Submitted to: Regional Meeting of American Chemical Society
Publication Type: Abstract Only
Publication Acceptance Date: October 20, 2004
Publication Date: October 20, 2004
Citation: Skinner, K.A., Leathers, T.D. 2004. Bacterial contaminants and biofilm formation in fuel ethanol plants [abstract]. 36th Great Lakes Regional Meeting of American Chemical Society, October 17-20, 2004, Peoria, Illinois. p. 71. Technical Abstract: Bacterial contamination is an ongoing problem for commercial fuel ethanol production facilities. Both chronic and acute infections are of concern, due to the fact that bacteria compete with the ethanol-producing yeast for sugar substrates and micronutrients. While control of the contamination is the ultimate goal, one first needs to identify and characterize contaminants. Lactic acid levels often rise during bouts of contamination, suggesting that the most common contaminants are lactic acid bacteria. However, quantitative surveys on the natural occurrence of bacteria in commercial corn-based fuel ethanol production facilities were lacking. Samples were collected from one wet mill and two dry grind fuel ethanol facilities over a nine month period at strategic time points and locations along production lines, and bacterial contaminants were isolated and identified. Lactobacillus species were indeed found to be the most abundant isolates from all three plants, averaging 51%, 38%, and 77% of total isolates from the wet mill and the first and second dry grind facilities, respectively. Antibiotic use did not seem to lower the overall amount of bacterial contamination, but may have reduced the diversity of species. In addition, individual facilities tended to exhibit characteristic bacterial profiles, suggesting the occurrence of persistent endemic infections typical of biofilms.
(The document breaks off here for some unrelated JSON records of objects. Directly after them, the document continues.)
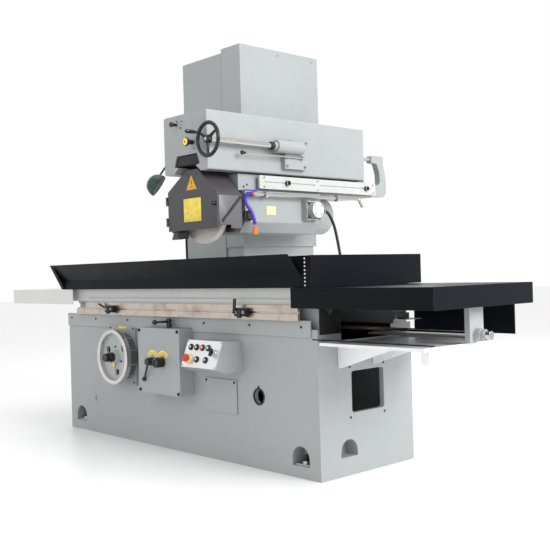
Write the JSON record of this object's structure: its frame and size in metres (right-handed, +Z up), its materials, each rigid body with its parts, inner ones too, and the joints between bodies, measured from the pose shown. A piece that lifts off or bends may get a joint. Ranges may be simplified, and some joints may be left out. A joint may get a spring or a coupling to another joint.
{
  "type": "surface grinder",
  "caption": "Column-type surface grinder: long hydraulic table with T-slots on a box bed, column with telescopic covers, lifting carriage and cross-sliding wheelhead.",
  "frame": {"origin": "centre of the bed casting's underside, on the floor", "axes": "+X along the table's travel to the right, +Y from the operator back to the column, +Z up"},
  "size_m": [3.571, 1.8941, 2.38],
  "materials": {
    "grey_paint": "satin light grey-green machine enamel",
    "tray_paint": "satin pale grey paint",
    "navy_paint": "satin very dark blue paint",
    "dark_paint": "satin dark grey paint",
    "green_paint": "gloss dark green enamel",
    "bright_steel": "machined steel",
    "black_oxide": "black oxide",
    "black_plastic": "moulded black phenolic plastic",
    "red_plastic": "moulded red plastic",
    "green_plastic": "moulded green plastic",
    "silver_plate": "satin anodised plate",
    "cable_rubber": "matt black rubber sheath",
    "blue_hose": "moulded blue and orange plastic",
    "abrasive": "coarse pinkish white vitrified grit"
  },
  "bodies": {
    "base": {"bed_casting": "grey_paint", "bed_covers": "grey_paint", "cover_screws": "black_oxide", "levelling_wedges": "bright_steel", "operation_box": "grey_paint", "control_box": "grey_paint", "panel_plate": "silver_plate", "drip_tray": "tray_paint", "hydraulic_cylinder": "bright_steel", "column_base": "grey_paint", "column_casting": "grey_paint", "way_cover_fixed": "grey_paint", "column_conduit": "cable_rubber"},
    "table": {"table_casting": "grey_paint", "dog_rail": "bright_steel", "splash_guard": "navy_paint", "right_end_cover": "navy_paint", "left_end_cover": "grey_paint", "rod_brackets": "grey_paint", "piston_rod": "bright_steel"},
    "left_dog": {"trip_dog_left": "black_oxide"},
    "right_dog": {"trip_dog_right": "black_oxide"},
    "elevating_wheel": {"elevating_handwheel": "bright_steel", "elevating_shaft": "bright_steel"},
    "clutch": {"clutch_knob": "black_plastic"},
    "lead_screw": {"elevating_screw": "bright_steel"},
    "speed_control": {"speed_lever": "black_plastic"},
    "feed_control": {"feed_knob": "black_plastic"},
    "reversing_control": {"reversing_lever": "black_plastic"},
    "push_1": {"button_1": "black_plastic"},
    "push_2": {"button_2": "black_plastic"},
    "push_3": {"button_3": "red_plastic"},
    "push_4": {"button_4": "green_plastic"},
    "push_5": {"button_5": "black_plastic"},
    "push_6": {"button_6": "black_plastic"},
    "stop_button": {"emergency_stop": "red_plastic"},
    "selector": {"selector_switch": "black_plastic"},
    "carriage": {"carriage_casting": "grey_paint", "carriage_saddle": "grey_paint", "way_covers_moving": "grey_paint", "cross_feed_housing": "grey_paint", "cross_cylinder": "bright_steel"},
    "cross_wheel": {"cross_handwheel": "black_oxide"},
    "engagement": {"engagement_lever": "bright_steel"},
    "cycle_control": {"cycle_knob": "black_plastic"},
    "throttle": {"throttle_knob": "black_plastic"},
    "lamp": {"work_lamp": "green_paint"},
    "wheelhead": {"wheelhead_slide": "grey_paint", "spindle_housing": "grey_paint", "wheel_guard": "dark_paint", "terminal_box": "grey_paint", "motor_cable": "cable_rubber", "cross_dog_rail": "grey_paint", "coolant_pipe": "bright_steel", "coolant_hose": "blue_hose", "cylinder_arm": "grey_paint"},
    "door": {"guard_door": "dark_paint"},
    "latch": {"door_latch": "black_oxide"},
    "spindle_body": {"spindle": "bright_steel", "grinding_wheel": "abrasive"}
  },
  "joints": [
    {"name": "table_traverse", "type": "slide", "parent": "base", "child": "table", "axis": [1, 0, 0], "range_m": [-0.55, 0.5]},
    {"name": "left_dog_slide", "type": "slide", "parent": "table", "child": "left_dog", "axis": [1, 0, 0], "range_m": [-0.3, 0.25]},
    {"name": "right_dog_slide", "type": "slide", "parent": "table", "child": "right_dog", "axis": [1, 0, 0], "range_m": [-0.25, 0.3]},
    {"name": "elevating_wheel_spin", "type": "hinge", "parent": "base", "child": "elevating_wheel", "pos_m": [-0.457, -0.4, 0.486], "axis": [0, -1, 0], "continuous": true},
    {"name": "clutch_pull", "type": "slide", "parent": "elevating_wheel", "child": "clutch", "axis": [0, -1, 0], "range_m": [0, 0.012]},
    {"name": "carriage_lift", "type": "slide", "parent": "base", "child": "carriage", "axis": [0, 0, 1], "range_m": [-0.24, 0.15]},
    {"name": "screw_turn", "type": "hinge", "parent": "base", "child": "lead_screw", "pos_m": [-0.345, 0.757, 0.5], "axis": [0, 0, 1], "range_deg": [-7210, 4510]},
    {"name": "wheelhead_cross", "type": "slide", "parent": "carriage", "child": "wheelhead", "axis": [0, 1, 0], "range_m": [-0.125, 0.3], "deforming": ["motor_cable"]},
    {"name": "cross_wheel_spin", "type": "hinge", "parent": "carriage", "child": "cross_wheel", "pos_m": [0.197, -0.201, 1.668], "axis": [0, -1, 0], "range_deg": [-760, 1810]},
    {"name": "engagement_lever_swing", "type": "hinge", "parent": "carriage", "child": "engagement", "pos_m": [0.2, 0.5, 1.613], "axis": [1, 0, 0], "range_deg": [0, 15]},
    {"name": "cycle_knob_turn", "type": "hinge", "parent": "carriage", "child": "cycle_control", "pos_m": [0.03, -0.171, 1.673], "axis": [0, -1, 0], "range_deg": [-90, 90]},
    {"name": "throttle_knob_turn", "type": "hinge", "parent": "carriage", "child": "throttle", "pos_m": [-0.123, -0.171, 1.79], "axis": [0, -1, 0], "range_deg": [-150, 150]},
    {"name": "lamp_tilt", "type": "hinge", "parent": "carriage", "child": "lamp", "pos_m": [-0.25, -0.09, 1.652], "axis": [1, 0, 0], "range_deg": [-25, 30]},
    {"name": "guard_door_swing", "type": "hinge", "parent": "wheelhead", "child": "door", "pos_m": [-0.276, -0.142, 1.3], "axis": [0, 0, -1], "range_deg": [0, 95]},
    {"name": "latch_turn", "type": "hinge", "parent": "door", "child": "latch", "pos_m": [0.166, -0.14, 1.33], "axis": [0, -1, 0], "range_deg": [0, 90]},
    {"name": "spindle_spin", "type": "hinge", "parent": "wheelhead", "child": "spindle_body", "pos_m": [-0.046, 0.1, 1.314], "axis": [0, 1, 0], "continuous": true},
    {"name": "speed_lever_swing", "type": "hinge", "parent": "base", "child": "speed_control", "pos_m": [-0.048, -0.423, 0.486], "axis": [0, -1, 0], "range_deg": [-45, 45]},
    {"name": "feed_knob_turn", "type": "hinge", "parent": "base", "child": "feed_control", "pos_m": [0.038, -0.423, 0.486], "axis": [0, -1, 0], "range_deg": [-135, 135]},
    {"name": "reversing_lever_swing", "type": "hinge", "parent": "base", "child": "reversing_control", "pos_m": [0.02, -0.362, 0.7], "axis": [0, 0, 1], "range_deg": [-25, 25]},
    {"name": "selector_turn", "type": "hinge", "parent": "base", "child": "selector", "pos_m": [0.542, -0.47234, 0.56117], "axis": [0, 0.9328, -0.3604], "range_deg": [-60, 60]},
    {"name": "stop_press", "type": "slide", "parent": "base", "child": "stop_button", "axis": [0, 0.9328, -0.3604], "range_m": [0, 0.006], "stiffness_N_per_m": 600},
    {"name": "button_1_press", "type": "slide", "parent": "base", "child": "push_1", "axis": [0, 0.9328, -0.3604], "range_m": [0, 0.004], "stiffness_N_per_m": 400},
    {"name": "button_2_press", "type": "slide", "parent": "base", "child": "push_2", "axis": [0, 0.9328, -0.3604], "range_m": [0, 0.004], "stiffness_N_per_m": 400},
    {"name": "button_3_press", "type": "slide", "parent": "base", "child": "push_3", "axis": [0, 0.9328, -0.3604], "range_m": [0, 0.004], "stiffness_N_per_m": 400},
    {"name": "button_4_press", "type": "slide", "parent": "base", "child": "push_4", "axis": [0, 0.9328, -0.3604], "range_m": [0, 0.004], "stiffness_N_per_m": 400},
    {"name": "button_5_press", "type": "slide", "parent": "base", "child": "push_5", "axis": [0, 0.9328, -0.3604], "range_m": [0, 0.004], "stiffness_N_per_m": 400},
    {"name": "button_6_press", "type": "slide", "parent": "base", "child": "push_6", "axis": [0, 0.9328, -0.3604], "range_m": [0, 0.004], "stiffness_N_per_m": 400}
  ],
  "couplings": [
    {"joint": "screw_turn", "follows": "carriage_lift", "rad_per_m": 523.6},
    {"joint": "cross_wheel_spin", "follows": "wheelhead_cross", "rad_per_m": 104.72}
  ]
}
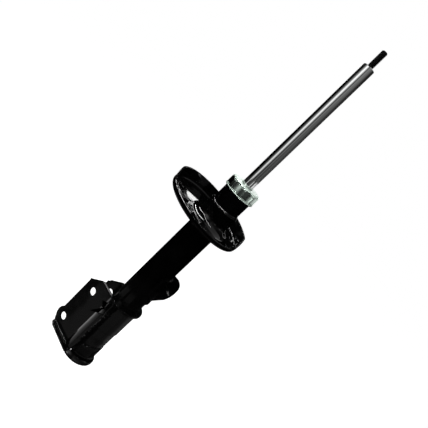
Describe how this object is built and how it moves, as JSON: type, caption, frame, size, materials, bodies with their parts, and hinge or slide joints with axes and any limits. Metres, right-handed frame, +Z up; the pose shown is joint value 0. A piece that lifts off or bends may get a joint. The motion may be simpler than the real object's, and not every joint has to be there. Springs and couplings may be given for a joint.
{
  "type": "strut assembly",
  "caption": "MacPherson strut: gas-charged damper tube with a chromed rod, an offset tilted spring seat, a two-leg knuckle bracket, a stabiliser link bracket and a fluted bump cap.",
  "frame": {"origin": "centre of the rod's shoulder, on the strut's axis, where the top mount seats", "axes": "+Z up the rod along the strut's axis, +X from the tube towards the open side of the knuckle bracket, Y across the bracket's two legs"},
  "size_m": [0.1531, 0.1559, 0.6955],
  "materials": {
    "gloss_black": "gloss",
    "painted_weld": "gloss",
    "zinc_plate": "bright zinc plate",
    "chrome_rod": "polished hard chrome",
    "bright_steel": "turned",
    "spring_steel": "ground",
    "sintered_iron": "sintered",
    "bush_bronze": "lined bush",
    "seal_rubber": "moulded",
    "stop_plastic": "moulded"
  },
  "bodies": {
    "barrel": {"outer_tube": "gloss_black", "base_cap": "gloss_black", "spring_seat": "gloss_black", "knuckle_leg_left": "gloss_black", "knuckle_leg_right": "gloss_black", "bracket_strap": "gloss_black", "bracket_web": "gloss_black", "link_bracket": "gloss_black", "link_nut": "gloss_black", "base_weld": "painted_weld", "seat_weld": "painted_weld", "seam_weld_left": "painted_weld", "seam_weld_right": "painted_weld", "link_weld": "painted_weld", "bump_cap": "zinc_plate", "inner_cylinder": "bright_steel", "base_rivet": "bright_steel", "seal_washer": "bright_steel", "base_check_spring": "spring_steel", "base_shims": "spring_steel", "base_valve_body": "sintered_iron", "rod_guide": "sintered_iron", "guide_bush": "bush_bronze", "rod_seal": "seal_rubber"},
    "band": {"piston_band": "stop_plastic"},
    "rod": {"piston_rod": "chrome_rod", "rebound_stop": "bright_steel", "rebound_cushion": "stop_plastic", "piston_support": "bright_steel", "piston_check_spring": "spring_steel", "piston": "sintered_iron", "piston_shims": "spring_steel", "piston_washer": "bright_steel", "piston_nut": "bright_steel"},
    "base_check": {"base_check_plate": "spring_steel"},
    "piston_check": {"piston_check_plate": "spring_steel"}
  },
  "joints": [
    {"name": "rod_slide", "type": "slide", "parent": "barrel", "child": "band", "axis": [0, 0, 1], "range_m": [-0.2, 0], "stiffness_N_per_m": 400, "springref_m": 0.3},
    {"name": "rod_spin", "type": "hinge", "parent": "band", "child": "rod", "pos_m": [0, 0, -0.406], "axis": [0, 0, 1], "continuous": true},
    {"name": "base_check_lift", "type": "slide", "parent": "barrel", "child": "base_check", "axis": [0, 0, 1], "range_m": [0, 0.0012], "stiffness_N_per_m": 1500, "springref_m": -0.001, "deforming": ["base_check_spring"]},
    {"name": "piston_check_lift", "type": "slide", "parent": "rod", "child": "piston_check", "axis": [0, 0, 1], "range_m": [0, 0.0012], "stiffness_N_per_m": 1500, "springref_m": -0.001, "deforming": ["piston_check_spring"]}
  ]
}
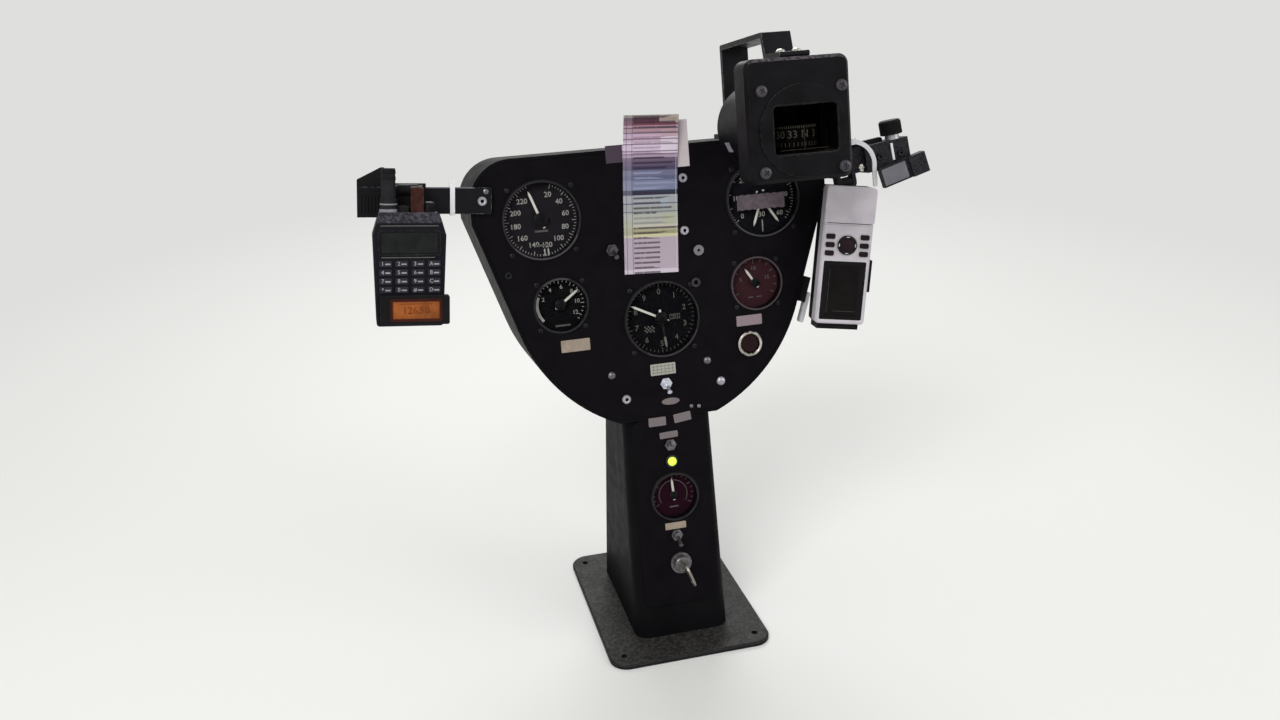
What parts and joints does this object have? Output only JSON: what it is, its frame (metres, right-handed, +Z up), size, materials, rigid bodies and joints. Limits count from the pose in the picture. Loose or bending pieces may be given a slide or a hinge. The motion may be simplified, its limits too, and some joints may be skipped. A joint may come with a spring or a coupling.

To investigate that possibility, bacterial contaminants of commercial fuel ethanol production were found for the first time to form biofilms under laboratory conditions. Both planktonic isolates from the production facility and isolates recovered from biofilm test coupons were identified. Although lactic acid bacteria predominate in both environments, preliminary data suggest there is less diversity in biofilm populations. In addition, biofilms populations show an increase in certain Lactobacillus species, along with the appearance of new species not seen in planktonic populations.